At first, pub meals consisted of crisps, pork scratching, pickled eggs, and nuts. At lunchtime, there might be a hot pie that was prepared by the landlady, or extra snacks to keep off the hunger. The pub owner mostly did not have to worry about providing meals to patrons. Food stalls were put up in front of pubs that provided for hungry customers.
Through the years, the menu evolved with many new types of food introduced to their pallet by the Romans and the Saxons, and later by travelers from elsewhere.
Traditional Pub Food
Pork Scratching is pork rind rendered to a crisp, seasoned with salt, and meant to be eaten with a pre-meal drink. The Scotch egg is a boiled egg, wrapped in sausage meat and then deep-fried. A bowl of soup with bread and butter. Liver pastes and toast, or diced liver on toast is also a dish found on many pub menus as a starter.
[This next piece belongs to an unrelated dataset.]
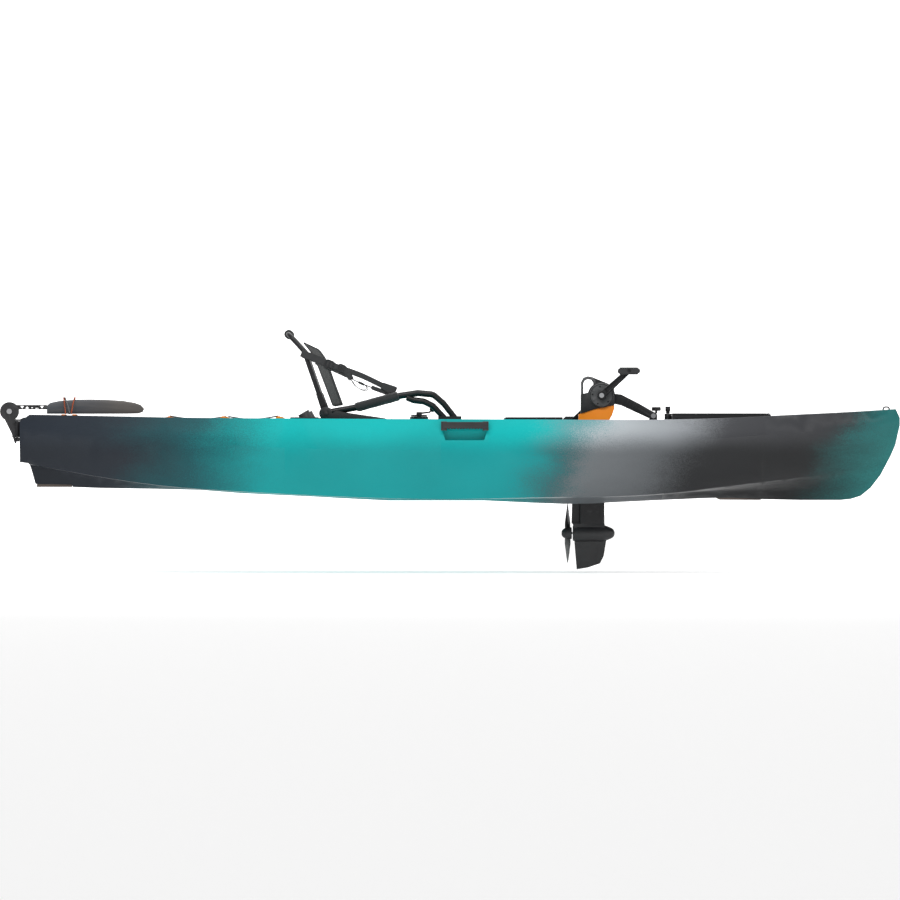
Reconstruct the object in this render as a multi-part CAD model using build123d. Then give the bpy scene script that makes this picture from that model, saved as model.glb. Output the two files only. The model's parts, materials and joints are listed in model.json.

All-day breakfasts are available throughout the day in many pubs and include a big variety of breakfast favourites included in one dish. Pork bangers and mash with peas are also a favourite pub grub. Fish and chips, another favourite, are served with mushy peas, salt, lemon juice, and tartare sauce or tomato ketchup.
Steak and kidney or chicken and mushroom pies served with mash and gravy will also be found in every pub. A shepherd’s pie is also a great favourite, especially during the winter months. A thick slice of ham with a fried egg and chips, topped off with a grilled pineapple ring is also included on the list of favourite pub foods.
Ice cream sundaes, sticky toffee pudding, apple crumble with custard, bread and butter pudding, cheesecake, and chocolate fudge cake are some of the desserts found on a pub menu.
A cheese board is a good alternative offered for those customers not fond of sweet stuff.